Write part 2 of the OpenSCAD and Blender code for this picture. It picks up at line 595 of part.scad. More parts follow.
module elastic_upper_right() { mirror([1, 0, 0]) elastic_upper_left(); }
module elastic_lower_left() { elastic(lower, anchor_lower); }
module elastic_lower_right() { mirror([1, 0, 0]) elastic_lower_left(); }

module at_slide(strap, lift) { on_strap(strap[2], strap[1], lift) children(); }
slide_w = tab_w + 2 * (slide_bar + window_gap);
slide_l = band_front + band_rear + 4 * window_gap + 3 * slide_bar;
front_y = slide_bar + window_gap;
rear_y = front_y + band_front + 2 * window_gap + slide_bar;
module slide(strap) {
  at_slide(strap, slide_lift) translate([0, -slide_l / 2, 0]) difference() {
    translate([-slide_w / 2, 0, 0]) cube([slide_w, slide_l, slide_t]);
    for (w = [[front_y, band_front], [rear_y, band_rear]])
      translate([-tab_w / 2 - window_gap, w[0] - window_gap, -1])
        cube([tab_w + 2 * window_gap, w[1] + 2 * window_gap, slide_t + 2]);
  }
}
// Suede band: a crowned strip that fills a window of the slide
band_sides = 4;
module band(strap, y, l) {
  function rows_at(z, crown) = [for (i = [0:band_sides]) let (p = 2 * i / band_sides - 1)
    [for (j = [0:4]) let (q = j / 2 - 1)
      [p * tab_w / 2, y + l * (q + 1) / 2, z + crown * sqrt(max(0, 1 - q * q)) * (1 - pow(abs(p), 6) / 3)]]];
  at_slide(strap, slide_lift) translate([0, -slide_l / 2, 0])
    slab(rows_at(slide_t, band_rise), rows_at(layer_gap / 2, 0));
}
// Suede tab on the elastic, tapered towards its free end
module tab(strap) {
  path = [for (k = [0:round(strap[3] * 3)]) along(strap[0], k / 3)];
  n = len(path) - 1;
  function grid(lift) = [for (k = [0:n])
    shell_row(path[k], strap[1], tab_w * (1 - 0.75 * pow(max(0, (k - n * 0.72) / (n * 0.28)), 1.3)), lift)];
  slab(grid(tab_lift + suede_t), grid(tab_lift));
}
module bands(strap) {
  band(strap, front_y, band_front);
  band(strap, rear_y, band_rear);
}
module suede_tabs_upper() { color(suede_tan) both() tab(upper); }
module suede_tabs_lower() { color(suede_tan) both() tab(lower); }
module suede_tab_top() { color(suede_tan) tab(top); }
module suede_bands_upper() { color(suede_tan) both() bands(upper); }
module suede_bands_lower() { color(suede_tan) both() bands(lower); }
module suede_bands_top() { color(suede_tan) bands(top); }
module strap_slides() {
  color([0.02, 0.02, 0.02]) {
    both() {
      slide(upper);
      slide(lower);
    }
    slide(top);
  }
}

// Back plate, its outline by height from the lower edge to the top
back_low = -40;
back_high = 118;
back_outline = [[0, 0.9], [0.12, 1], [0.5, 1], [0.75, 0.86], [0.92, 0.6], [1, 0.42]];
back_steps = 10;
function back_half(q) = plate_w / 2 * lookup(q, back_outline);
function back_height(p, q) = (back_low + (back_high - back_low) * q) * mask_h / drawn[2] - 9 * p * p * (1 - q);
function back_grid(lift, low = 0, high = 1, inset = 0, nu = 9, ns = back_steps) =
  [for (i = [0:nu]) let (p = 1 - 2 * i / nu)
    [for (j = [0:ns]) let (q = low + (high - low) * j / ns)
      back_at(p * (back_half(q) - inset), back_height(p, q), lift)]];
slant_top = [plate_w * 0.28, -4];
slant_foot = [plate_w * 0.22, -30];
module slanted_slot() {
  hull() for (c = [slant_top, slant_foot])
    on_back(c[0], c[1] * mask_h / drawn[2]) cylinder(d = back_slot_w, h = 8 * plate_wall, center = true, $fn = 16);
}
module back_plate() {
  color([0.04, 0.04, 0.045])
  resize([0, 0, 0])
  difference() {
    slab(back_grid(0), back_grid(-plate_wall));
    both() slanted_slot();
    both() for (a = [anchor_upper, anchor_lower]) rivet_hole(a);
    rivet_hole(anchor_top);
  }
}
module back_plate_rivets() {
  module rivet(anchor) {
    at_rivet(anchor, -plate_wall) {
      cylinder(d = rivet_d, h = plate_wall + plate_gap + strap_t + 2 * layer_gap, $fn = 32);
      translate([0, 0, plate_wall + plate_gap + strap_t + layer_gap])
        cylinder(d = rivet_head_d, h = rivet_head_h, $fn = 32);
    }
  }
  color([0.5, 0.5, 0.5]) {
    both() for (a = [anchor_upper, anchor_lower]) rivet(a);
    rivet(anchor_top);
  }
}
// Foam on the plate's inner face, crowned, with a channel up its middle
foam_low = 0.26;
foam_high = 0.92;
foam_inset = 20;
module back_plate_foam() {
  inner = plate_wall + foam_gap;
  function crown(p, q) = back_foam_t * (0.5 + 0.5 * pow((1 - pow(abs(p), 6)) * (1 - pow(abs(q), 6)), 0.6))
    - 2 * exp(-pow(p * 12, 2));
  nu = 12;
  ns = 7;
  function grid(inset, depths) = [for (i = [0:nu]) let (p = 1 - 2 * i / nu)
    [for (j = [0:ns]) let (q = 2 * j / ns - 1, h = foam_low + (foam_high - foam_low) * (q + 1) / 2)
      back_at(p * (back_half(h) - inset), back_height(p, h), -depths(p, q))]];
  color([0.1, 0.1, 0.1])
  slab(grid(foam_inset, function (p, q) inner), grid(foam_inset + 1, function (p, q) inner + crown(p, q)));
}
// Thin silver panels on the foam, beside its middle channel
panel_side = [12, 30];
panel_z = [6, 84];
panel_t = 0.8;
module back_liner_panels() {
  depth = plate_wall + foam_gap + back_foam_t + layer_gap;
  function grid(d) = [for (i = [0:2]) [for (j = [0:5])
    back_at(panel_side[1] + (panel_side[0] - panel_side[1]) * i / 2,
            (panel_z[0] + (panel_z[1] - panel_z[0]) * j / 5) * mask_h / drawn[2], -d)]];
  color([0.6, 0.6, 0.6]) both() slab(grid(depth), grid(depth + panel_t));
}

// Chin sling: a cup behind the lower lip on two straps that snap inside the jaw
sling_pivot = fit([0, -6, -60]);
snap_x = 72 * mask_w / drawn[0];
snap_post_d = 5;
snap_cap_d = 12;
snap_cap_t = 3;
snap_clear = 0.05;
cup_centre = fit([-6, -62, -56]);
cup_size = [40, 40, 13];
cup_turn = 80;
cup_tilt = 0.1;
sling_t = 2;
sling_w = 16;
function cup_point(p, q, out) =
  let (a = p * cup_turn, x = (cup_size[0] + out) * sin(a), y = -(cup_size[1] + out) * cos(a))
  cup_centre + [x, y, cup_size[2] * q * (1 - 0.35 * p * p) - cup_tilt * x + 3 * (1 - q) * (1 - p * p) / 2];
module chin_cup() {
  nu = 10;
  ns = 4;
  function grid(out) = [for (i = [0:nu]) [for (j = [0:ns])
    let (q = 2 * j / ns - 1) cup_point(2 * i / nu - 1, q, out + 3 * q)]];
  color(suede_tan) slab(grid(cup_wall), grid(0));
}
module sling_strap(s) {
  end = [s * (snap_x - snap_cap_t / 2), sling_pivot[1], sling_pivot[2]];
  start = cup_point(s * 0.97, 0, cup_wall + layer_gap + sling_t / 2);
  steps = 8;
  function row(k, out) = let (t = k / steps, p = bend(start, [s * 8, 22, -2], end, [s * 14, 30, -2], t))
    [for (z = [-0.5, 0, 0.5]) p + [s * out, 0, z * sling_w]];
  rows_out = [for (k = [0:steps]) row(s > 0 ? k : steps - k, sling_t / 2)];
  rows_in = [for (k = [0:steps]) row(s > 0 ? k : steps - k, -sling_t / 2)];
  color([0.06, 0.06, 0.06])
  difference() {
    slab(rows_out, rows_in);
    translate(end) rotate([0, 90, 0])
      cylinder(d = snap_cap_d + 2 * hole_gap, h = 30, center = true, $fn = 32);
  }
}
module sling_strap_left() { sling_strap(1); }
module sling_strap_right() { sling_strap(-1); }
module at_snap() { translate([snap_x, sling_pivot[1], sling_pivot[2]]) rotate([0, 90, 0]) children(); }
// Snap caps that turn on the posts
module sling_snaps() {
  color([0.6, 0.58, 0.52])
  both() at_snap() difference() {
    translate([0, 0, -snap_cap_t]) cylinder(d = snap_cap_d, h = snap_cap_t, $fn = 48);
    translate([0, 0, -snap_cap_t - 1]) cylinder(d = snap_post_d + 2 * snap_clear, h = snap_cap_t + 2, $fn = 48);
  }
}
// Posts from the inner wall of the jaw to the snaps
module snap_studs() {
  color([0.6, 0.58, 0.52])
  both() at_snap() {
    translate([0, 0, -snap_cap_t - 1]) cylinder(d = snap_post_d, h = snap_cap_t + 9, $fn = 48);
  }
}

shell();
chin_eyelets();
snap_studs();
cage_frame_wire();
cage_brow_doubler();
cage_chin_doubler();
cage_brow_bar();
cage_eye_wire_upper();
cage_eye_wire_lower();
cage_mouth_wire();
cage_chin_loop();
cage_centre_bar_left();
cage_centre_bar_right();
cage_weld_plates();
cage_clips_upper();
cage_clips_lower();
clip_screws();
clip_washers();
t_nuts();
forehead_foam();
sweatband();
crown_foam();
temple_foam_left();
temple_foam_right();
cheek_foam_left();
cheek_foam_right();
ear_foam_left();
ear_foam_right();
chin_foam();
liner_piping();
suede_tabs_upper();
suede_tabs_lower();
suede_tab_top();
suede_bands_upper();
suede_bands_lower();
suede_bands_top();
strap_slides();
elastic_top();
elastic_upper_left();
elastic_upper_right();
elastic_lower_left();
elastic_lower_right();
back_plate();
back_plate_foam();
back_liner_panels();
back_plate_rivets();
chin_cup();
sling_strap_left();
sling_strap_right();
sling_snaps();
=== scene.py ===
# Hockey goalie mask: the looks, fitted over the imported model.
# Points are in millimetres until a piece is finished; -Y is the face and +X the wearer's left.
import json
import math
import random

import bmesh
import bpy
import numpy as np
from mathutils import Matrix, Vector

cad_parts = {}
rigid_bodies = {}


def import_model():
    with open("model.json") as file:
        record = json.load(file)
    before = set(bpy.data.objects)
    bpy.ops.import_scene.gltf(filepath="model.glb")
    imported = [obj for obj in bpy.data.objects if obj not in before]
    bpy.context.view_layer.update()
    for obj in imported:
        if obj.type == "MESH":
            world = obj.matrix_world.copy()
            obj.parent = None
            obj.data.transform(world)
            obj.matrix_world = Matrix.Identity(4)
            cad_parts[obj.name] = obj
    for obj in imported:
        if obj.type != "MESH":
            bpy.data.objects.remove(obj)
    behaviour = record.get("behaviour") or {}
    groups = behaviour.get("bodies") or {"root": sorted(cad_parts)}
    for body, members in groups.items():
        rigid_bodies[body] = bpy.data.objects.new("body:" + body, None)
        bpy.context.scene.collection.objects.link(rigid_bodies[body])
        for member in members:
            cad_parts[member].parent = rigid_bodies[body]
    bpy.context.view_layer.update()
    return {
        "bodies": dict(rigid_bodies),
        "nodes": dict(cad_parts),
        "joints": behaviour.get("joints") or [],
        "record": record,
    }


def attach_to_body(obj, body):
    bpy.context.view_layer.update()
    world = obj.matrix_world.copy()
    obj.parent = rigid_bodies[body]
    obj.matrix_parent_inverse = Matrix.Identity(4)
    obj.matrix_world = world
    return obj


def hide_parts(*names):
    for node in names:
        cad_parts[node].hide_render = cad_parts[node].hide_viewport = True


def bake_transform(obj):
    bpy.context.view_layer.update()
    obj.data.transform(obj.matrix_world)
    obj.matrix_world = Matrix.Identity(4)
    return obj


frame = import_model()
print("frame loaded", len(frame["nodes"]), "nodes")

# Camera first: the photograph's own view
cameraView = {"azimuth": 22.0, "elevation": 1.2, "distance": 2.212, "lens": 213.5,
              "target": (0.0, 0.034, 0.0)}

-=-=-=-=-

Using the data above, transcribe the lines that run from the line with "liner_piping();" to the line with "obj.parent = None", both ends kept, and output nothing else.

* **In response**:
liner_piping();
suede_tabs_upper();
suede_tabs_lower();
suede_tab_top();
suede_bands_upper();
suede_bands_lower();
suede_bands_top();
strap_slides();
elastic_top();
elastic_upper_left();
elastic_upper_right();
elastic_lower_left();
elastic_lower_right();
back_plate();
back_plate_foam();
back_liner_panels();
back_plate_rivets();
chin_cup();
sling_strap_left();
sling_strap_right();
sling_snaps();
=== scene.py ===
# Hockey goalie mask: the looks, fitted over the imported model.
# Points are in millimetres until a piece is finished; -Y is the face and +X the wearer's left.
import json
import math
import random

import bmesh
import bpy
import numpy as np
from mathutils import Matrix, Vector

cad_parts = {}
rigid_bodies = {}


def import_model():
    with open("model.json") as file:
        record = json.load(file)
    before = set(bpy.data.objects)
    bpy.ops.import_scene.gltf(filepath="model.glb")
    imported = [obj for obj in bpy.data.objects if obj not in before]
    bpy.context.view_layer.update()
    for obj in imported:
        if obj.type == "MESH":
            world = obj.matrix_world.copy()
            obj.parent = None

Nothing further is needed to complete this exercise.